* SHORT EXERCISE:
In the records below, begin at the line containing "The Blender code" and end at the line containing "from_edge: How far"; quote every line in that span exactly, including both boundary lines, and no others.

# SOURCE RECORDS start

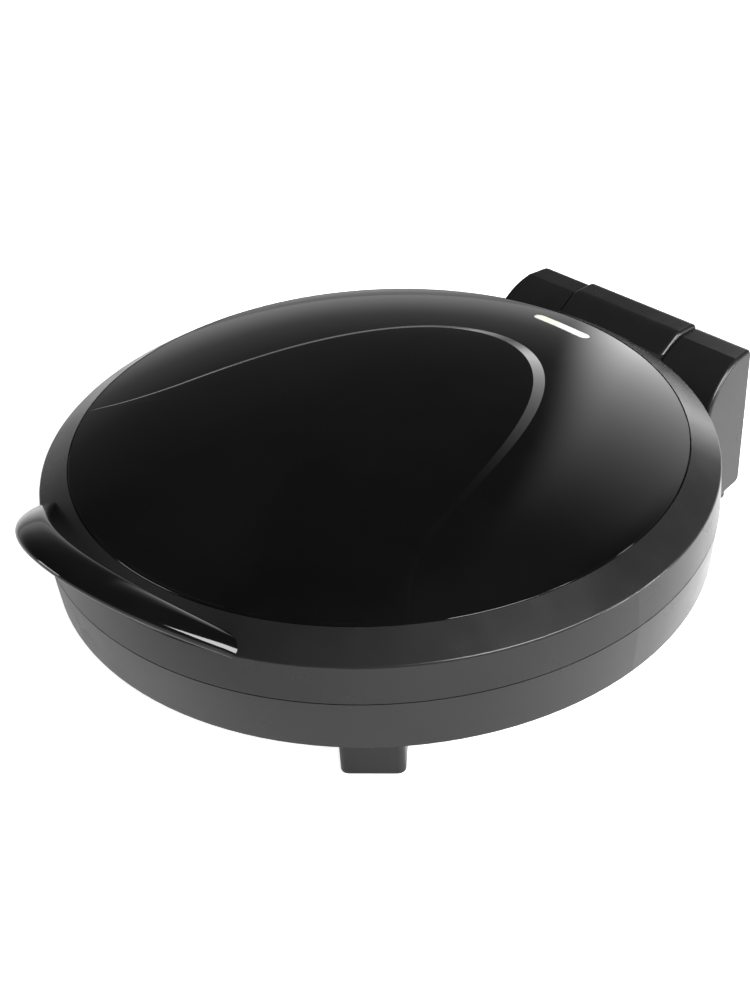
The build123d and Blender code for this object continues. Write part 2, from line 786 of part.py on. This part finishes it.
screws("lower_plate_screws", bowl_z + screw_head_h + 1, 1, shield_drop + 3, post_ring_r, 3, 90)
screws("upper_plate_screws", seat_z - rebate, -1, 3 * wall, upper_post_ring_r, 4, 45)
screws("shield_screws", upper_shield_z + shield_t, -1, 2 * wall, post_ring_r, 3, 90)
screws("cover_screws", bowl_z - cover_t, 1, 2 * wall, cover_screw_r, 4, 0)
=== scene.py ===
import json
from math import cos, pi, radians, sin, tan

import bpy
import numpy as np
from mathutils import Matrix, Vector


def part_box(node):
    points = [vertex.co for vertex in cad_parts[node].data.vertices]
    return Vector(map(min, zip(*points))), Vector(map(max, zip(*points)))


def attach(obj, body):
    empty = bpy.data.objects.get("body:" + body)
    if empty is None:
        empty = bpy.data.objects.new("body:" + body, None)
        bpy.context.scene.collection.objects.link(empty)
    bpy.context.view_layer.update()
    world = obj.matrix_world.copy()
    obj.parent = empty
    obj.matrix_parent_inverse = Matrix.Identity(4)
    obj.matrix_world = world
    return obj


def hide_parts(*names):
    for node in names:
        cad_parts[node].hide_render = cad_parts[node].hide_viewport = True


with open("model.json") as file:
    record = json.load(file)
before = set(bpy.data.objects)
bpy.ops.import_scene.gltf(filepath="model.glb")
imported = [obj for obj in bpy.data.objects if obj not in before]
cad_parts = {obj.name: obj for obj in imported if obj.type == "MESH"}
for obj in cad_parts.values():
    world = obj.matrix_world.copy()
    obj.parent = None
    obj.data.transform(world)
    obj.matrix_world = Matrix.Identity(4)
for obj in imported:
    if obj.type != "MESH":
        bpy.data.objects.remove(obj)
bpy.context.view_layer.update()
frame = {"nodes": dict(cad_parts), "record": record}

mm = 0.001

# Places worked out from the frame: the pan's upright axis, the lid's shoulder and the dome's edge
ring_low, ring_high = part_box("lid_ring")
dome_low, dome_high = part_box("dome_cover")
lens_low, lens_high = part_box("indicator_lens")
axis_y = (ring_low.y + ring_high.y) / 2
dome_r = (dome_high.x - dome_low.x) / 2
seat_z = ring_high.z
shoulder_drop = 9 * mm
shoulder_z = seat_z - shoulder_drop
window_y = (lens_low.y + lens_high.y) / 2 - axis_y
window_half = (lens_high.x - lens_low.x) / 2
window_width_half = (lens_high.y - lens_low.y) / 2

# Dome: its rise, its slope and rounding at the edge, how deep the edge reaches into the ring, its wall
dome_rise = 16 * mm
edge_slope = radians(17)
edge_round = 0.5 * mm
edge_depth = 3 * mm
edge_sink = 0.3 * edge_round
dome_wall = 2.4 * mm

# Raised panel on the dome: its tilt, the place where it starts, its plan and its sloping side, the ribbon.
# The limits are the widest shares of the dome's radius that the panel and the ribbon may reach.
panel_tilt = tan(radians(0.5))
panel_start = -108 * mm
panel_blend = 26 * mm
panel_half = 97 * mm
panel_waist = -45 * mm
panel_reach = 148 * mm
panel_rise = 8 * mm
ribbon_slope = tan(radians(20))
ribbon_least = 0.02 * mm
panel_limit = 0.985
ribbon_limit = 0.995

# Handle: a flat strap along a bow that leans outward over the front of the ring
bow_half = 67.5 * mm
bow_root_y = -144.6 * mm
bow_root_z = 2.3 * mm
bow_reach = 31.5 * mm
bow_rise = 25.6 * mm
bow_end = 1.08
bow_power = 2.04
strap_width = 18.0 * mm
strap_thick = 6.3 * mm
strap_squareness = 2.4
strap_narrowing = 0.43
strap_tilt = radians(7.7)

# Camera: solved from the photograph's concentric ring ellipses
view_azimuth = radians(50.2)
view_elevation = radians(34.7035)
view_roll = radians(3.5754)
view_distance = 733.5 * mm
aim_right = 3.123 * mm
aim_up = 26.306 * mm
focal_pixels = 1512.97
picture_height = 1000

# Window: how far it stands proud of the dome, how deep it is set, and how quickly its ends turn round
lens_proud = 0.16 * mm
lens_depth = 0.5 * mm
lens_end_turn = 8

# Noise: features per metre of the colour drift and of the uneven gloss, and the noise's middle band
drift_scale = 14
gloss_scale = 60
noise_low, noise_high = 0.3, 0.7
tint_low, tint_high = 0.35, 0.65

# Light: what mirrors see of the white floor, the floor's glow, and the tall screen of light behind the pan
mirror_share = 0.35
floor_half = 8.0
floor_glow = 0.86
screen_azimuth = radians(112)
screen_spread = radians(14)
screen_top = 0.85
screen_full = 0.1
screen_strength = 4.5
room_levels = ((0.0, 1.0), (0.09, 0.8), (0.2, 0.4), (0.36, 0.18), (0.57, 0.09), (1.0, 0.06))


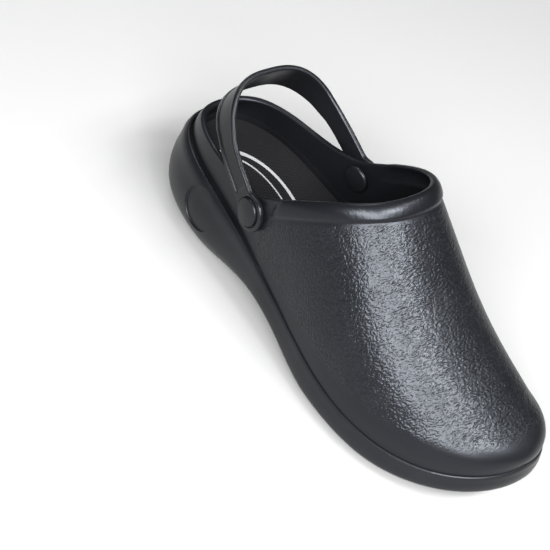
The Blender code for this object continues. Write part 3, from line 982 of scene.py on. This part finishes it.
@dataclass
class Sole:
    """The moulded sole with its ledge and groove, the footbed, the heel's round recess and the pads."""

    form: Form
    upper: Upper
    seat_clear: float = 0.5
    groove_depth: float = 1.6
    groove_ledge: tuple[float, float] = (1.2, 2.8)
    groove_shape: tuple[tuple[float, float], ...] = (
        (0.96, 0.5), (0.90, 0.9), (0.80, 1.0), (0.70, 0.9), (0.62, 0.5), (0.56, 0.12),
    )
    ridge_shape: tuple[tuple[float, float], ...] = (
        (0.46, 0.0), (0.30, 0.0), (0.14, 0.02), (0.04, 0.12), (-0.02, 0.3),
    )
    ledge_clear: float = 0.05
    groove_clear: float = 0.03
    side_start: float = 0.28
    side_rows: int = 26
    bed_steps: tuple[float, ...] = (12.0, 8.0, 5.0, 2.5, 0.0)
    cup_rise: float = 2.5
    cup_width: float = 16.0
    disc_sides: int = 96
    disc_radius: float = 13.2
    disc_depth: float = 1.1
    disc_floor: tuple[float, ...] = (0.96, 0.85, 0.7, 0.55, 0.4, 0.25, 0.1)
    disc_centre: tuple[float, float] = (56.0, 28.0)
    pocket: float = 3.0
    pocket_ends: float = 0.03
    pocket_rows: int = 90
    channel: float = 2.2
    around: int = 360

    def footbed(self, turn: Array, inset: Array, from_edge: float) -> Array:
        """Draw a loop on the footbed, which rises like a shallow cup to its edge.

        Args:
            turn: Angles round the shoe.
            inset: How far the bed's edge lies inside the lip.
            from_edge: How far the loop lies inside the bed's edge.

        Returns:
            The loop.
        """
        loop = self.form.ring(turn, inset + from_edge, 0)
        cup = self.cup_rise * np.clip(1 - from_edge / self.cup_width, 0, 1) ** 2
        loop[:, 2] = self.form.at("bed", np.clip(loop[:, 0], 0, self.form.length)) + cup
        return loop

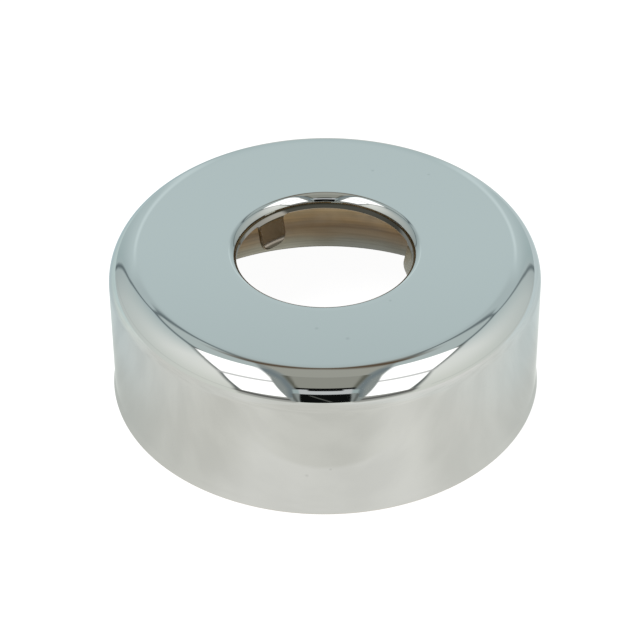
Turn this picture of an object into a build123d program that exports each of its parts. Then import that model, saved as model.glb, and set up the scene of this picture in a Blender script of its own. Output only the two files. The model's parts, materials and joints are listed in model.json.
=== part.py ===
from build123d import *
import os

# A pressed escutcheon that slides over a waste pipe and covers its hole in the wall or floor.
# All lengths in mm. The pipe axis is Z, and the open rim stands on the plane z = 0.

# Driving sizes of the pipe and the cup
pipe_diameter = 32.0
pipe_clearance = 0.2
rim_diameter = 80.0
height = 29.0
sheet = 0.6

# Driving sizes of the cup's bends
shoulder_radius = 5.8
rim_flare = 0.35
flare_height = 2.0
flare_bend_radius = 4.0
rim_edge_round = 0.15

# Driving sizes of the collar that is rolled down around the pipe
lip_radius = 1.7
collar_straight = 1.1

# Driving sizes of the spring tongues that hang from the collar and grip the pipe
tongue_count = 3
first_tongue_angle = 128.5
tongue_width = 5.8
tongue_drop = 6.3
tongue_bite = 0.8
tongue_grip_drop = 5.0
tongue_fold_drop = 0.2
tongue_tip_flare = 0.55
tongue_fold_radius = 0.8
tongue_curl_radius = 3.0
tongue_root_round = 0.9
tongue_root_overlap = 0.5

# Sizes that follow
pipe_radius = pipe_diameter / 2
bore_radius = pipe_radius + pipe_clearance
rim_radius = rim_diameter / 2
wall_radius = rim_radius - rim_flare
collar_edge = height - lip_radius - collar_straight

grip_radius = pipe_radius - tongue_bite
grip_level = collar_edge - tongue_grip_drop
fold_level = collar_edge - tongue_fold_drop
tip_level = collar_edge - tongue_drop
tongue_half_width = tongue_width / 2

# The profiles run on past their trimmed ends by one sheet thickness
trim_share = sheet / flare_height
tip_share = 1 + sheet / (grip_level - tip_level)


# One spring tongue, made on the +X side
with BuildPart() as tongue:
    # Sheet folded in towards the pipe, then curled out again at its tip
    with BuildSketch(Plane.XZ):
        with BuildLine():
            FilletPolyline(
                (bore_radius, collar_edge + tongue_root_overlap),
                (bore_radius, fold_level),
                (grip_radius, grip_level),
                (
                    grip_radius + tip_share * tongue_tip_flare,
                    grip_level - tip_share * (grip_level - tip_level),
                ),
                radius=[tongue_fold_radius, tongue_curl_radius],
            )
            offset(amount=sheet, side=Side.LEFT)
        make_face()
    revolve(axis=Axis.Z)

    # Punched outline, with a round end and rounded corners at the root
    with BuildSketch(Plane.YZ) as outline:
        with Locations((0, collar_edge)):
            Rectangle(
                tongue_width + 4 * tongue_root_round,
                tongue_root_overlap,
                align=(Align.CENTER, Align.MIN),
            )
            Rectangle(
                tongue_width,
                tongue_drop - tongue_half_width,
                align=(Align.CENTER, Align.MAX),
            )
        with Locations((0, tip_level + tongue_half_width)):
            Circle(tongue_half_width)
        root_row = outline.vertices().filter_by_position(
            Axis.Y, collar_edge - tongue_root_round, collar_edge + tongue_root_overlap / 2
        )
        fillet(root_row.sort_by(Axis.X)[1:-1], radius=tongue_root_round)
    extrude(amount=bore_radius + 2 * sheet, mode=Mode.INTERSECT)


# The whole escutcheon, one piece of sheet
with BuildPart() as escutcheon:
    # Cup, from the flared rim up the wall, over the shoulder and the flat top, down the collar
    with BuildSketch(Plane.XZ):
        with BuildLine():
            FilletPolyline(
                (rim_radius + trim_share * rim_flare, -trim_share * flare_height),
                (wall_radius, flare_height),
                (wall_radius, height),
                (bore_radius, height),
                (bore_radius, collar_edge),
                radius=[flare_bend_radius, shoulder_radius, lip_radius],
            )
            offset(amount=sheet, side=Side.LEFT)
        make_face()
    revolve(axis=Axis.Z)

    # Rim trimmed flat, its two edges broken
    split(bisect_by=Plane.XY, keep=Keep.TOP)
    fillet(escutcheon.edges().group_by(Axis.Z)[0], radius=rim_edge_round)

    # Tongues around the collar
    with PolarLocations(0, tongue_count, start_angle=first_tongue_angle):
        add(tongue.part)

os.makedirs("parts", exist_ok=True)
escutcheon.part.label = "escutcheon"
export_step(escutcheon.part, "parts/escutcheon.step")
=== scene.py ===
import json
import math

import bpy
import numpy as np
from mathutils import Color, Matrix, Vector


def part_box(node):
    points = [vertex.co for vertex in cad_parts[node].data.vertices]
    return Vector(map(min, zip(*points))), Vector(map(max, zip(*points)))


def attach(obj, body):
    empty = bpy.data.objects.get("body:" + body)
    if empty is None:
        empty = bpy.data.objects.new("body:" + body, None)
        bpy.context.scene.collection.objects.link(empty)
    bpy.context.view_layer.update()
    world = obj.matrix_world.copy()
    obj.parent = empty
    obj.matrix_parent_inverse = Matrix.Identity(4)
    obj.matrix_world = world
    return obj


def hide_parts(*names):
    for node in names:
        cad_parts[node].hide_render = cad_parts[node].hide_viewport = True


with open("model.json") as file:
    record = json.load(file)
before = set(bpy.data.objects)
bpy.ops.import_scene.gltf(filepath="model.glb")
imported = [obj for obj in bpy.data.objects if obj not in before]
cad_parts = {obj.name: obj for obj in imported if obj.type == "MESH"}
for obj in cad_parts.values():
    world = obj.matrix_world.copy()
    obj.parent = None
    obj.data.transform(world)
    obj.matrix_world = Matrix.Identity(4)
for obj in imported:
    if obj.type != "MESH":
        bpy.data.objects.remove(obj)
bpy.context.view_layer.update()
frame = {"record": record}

# Lengths are in metres. The pipe axis is Z, the open rim stands on z = 0, and the camera is on the -Y side.
MM = 0.001

# Sizes of the part, read from its record or the same as in its source
NODE = "escutcheon"
mounts = {mount["name"]: mount for mount in frame["record"]["mounts"]}
bore_dims = mounts["pipe_bore"]["dims"]
BORE_RADIUS = bore_dims["r_mm"] * MM
COLLAR_STRAIGHT = bore_dims["length_mm"] * MM
COLLAR_EDGE = mounts["pipe_bore"]["pos_m"][2] - COLLAR_STRAIGHT / 2
LIP_START = COLLAR_EDGE + COLLAR_STRAIGHT
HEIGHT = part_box(NODE)[1][2]
LIP_RADIUS = HEIGHT - LIP_START

SHEET = 0.6 * MM
RIM_RADIUS = 40.0 * MM
SHOULDER_RADIUS = 5.8 * MM
RIM_FLARE = 0.35 * MM
FLARE_HEIGHT = 2.0 * MM
FLARE_BEND_RADIUS = 4.0 * MM
RIM_EDGE_ROUND = 0.15 * MM
CUT_EDGE_ROUND = 0.2 * MM

PIPE_RADIUS = 16.0 * MM
TONGUE_COUNT = 3
FIRST_TONGUE_ANGLE = math.radians(128.5)
TONGUE_WIDTH = 5.8 * MM
TONGUE_DROP = 6.3 * MM
TONGUE_BITE = 0.8 * MM
TONGUE_GRIP_DROP = 5.0 * MM
TONGUE_FOLD_DROP = 0.2 * MM
TONGUE_TIP_FLARE = 0.55 * MM
TONGUE_FOLD_RADIUS = 0.8 * MM
TONGUE_CURL_RADIUS = 3.0 * MM
TONGUE_ROOT_ROUND = 0.9 * MM

# Fineness of the mesh
ARC_STEP = math.radians(2.8)
LEAST_ARC_STEPS = 3
RUN_ROWS = 8
EDGE_STEPS = 3
TONGUE_COLUMNS = 28
TONGUE_ROWS = 30
TONGUE_ROW_POWER = 1.7
COLUMNS_BETWEEN = 104


def rounded_path(corners, radii):
    """Points and unit tangents along straight runs that are joined by tangent arcs."""
    corners = [np.array(corner, float) for corner in corners]
    runs = [b - a for a, b in zip(corners, corners[1:])]
    ways = [run / np.linalg.norm(run) for run in runs]
    points, tangents = [], []

    def straight(start, end, way):
        for step in range(RUN_ROWS + 1):
            share = (1 - math.cos(math.pi * step / RUN_ROWS)) / 2
            points.append(start + share * (end - start))
            tangents.append(way)

    start = corners[0]
    for corner, radius, way, next_way in zip(corners[1:-1], radii, ways, ways[1:]):
        side = np.sign(way[0] * next_way[1] - way[1] * next_way[0])
        turn = math.acos(np.clip(way @ next_way, -1, 1))
        reach = radius * math.tan(turn / 2)
        straight(start, corner - reach * way, way)
        left = np.array([-way[1], way[0]]) * side
        centre = points[-1] + radius * left
        steps = max(LEAST_ARC_STEPS, round(turn / ARC_STEP))
        for step in range(1, steps):
            angle = turn * step / steps
            across = math.cos(angle) * left - math.sin(angle) * way
            points.append(centre - radius * across)
            tangents.append(math.cos(angle) * way + math.sin(angle) * left)
        start = corner + reach * next_way
    straight(start, corners[-1], ways[-1])
    return np.array(points), np.array(tangents)


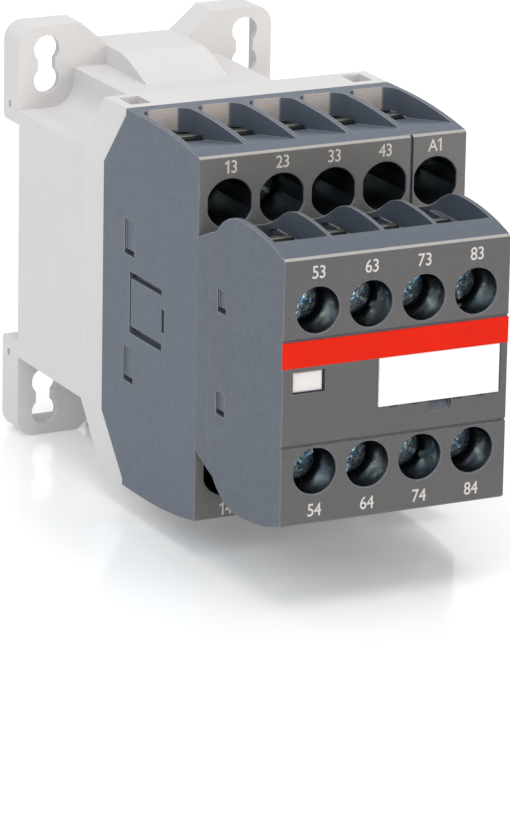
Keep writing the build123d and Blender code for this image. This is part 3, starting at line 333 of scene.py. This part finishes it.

# SOURCE RECORDS end

* THE OUTPUT:
The Blender code for this object continues. Write part 3, from line 982 of scene.py on. This part finishes it.
@dataclass
class Sole:
    """The moulded sole with its ledge and groove, the footbed, the heel's round recess and the pads."""

    form: Form
    upper: Upper
    seat_clear: float = 0.5
    groove_depth: float = 1.6
    groove_ledge: tuple[float, float] = (1.2, 2.8)
    groove_shape: tuple[tuple[float, float], ...] = (
        (0.96, 0.5), (0.90, 0.9), (0.80, 1.0), (0.70, 0.9), (0.62, 0.5), (0.56, 0.12),
    )
    ridge_shape: tuple[tuple[float, float], ...] = (
        (0.46, 0.0), (0.30, 0.0), (0.14, 0.02), (0.04, 0.12), (-0.02, 0.3),
    )
    ledge_clear: float = 0.05
    groove_clear: float = 0.03
    side_start: float = 0.28
    side_rows: int = 26
    bed_steps: tuple[float, ...] = (12.0, 8.0, 5.0, 2.5, 0.0)
    cup_rise: float = 2.5
    cup_width: float = 16.0
    disc_sides: int = 96
    disc_radius: float = 13.2
    disc_depth: float = 1.1
    disc_floor: tuple[float, ...] = (0.96, 0.85, 0.7, 0.55, 0.4, 0.25, 0.1)
    disc_centre: tuple[float, float] = (56.0, 28.0)
    pocket: float = 3.0
    pocket_ends: float = 0.03
    pocket_rows: int = 90
    channel: float = 2.2
    around: int = 360

    def footbed(self, turn: Array, inset: Array, from_edge: float) -> Array:
        """Draw a loop on the footbed, which rises like a shallow cup to its edge.

        Args:
            turn: Angles round the shoe.
            inset: How far the bed's edge lies inside the lip.
            from_edge: How far the loop lies inside the bed's edge.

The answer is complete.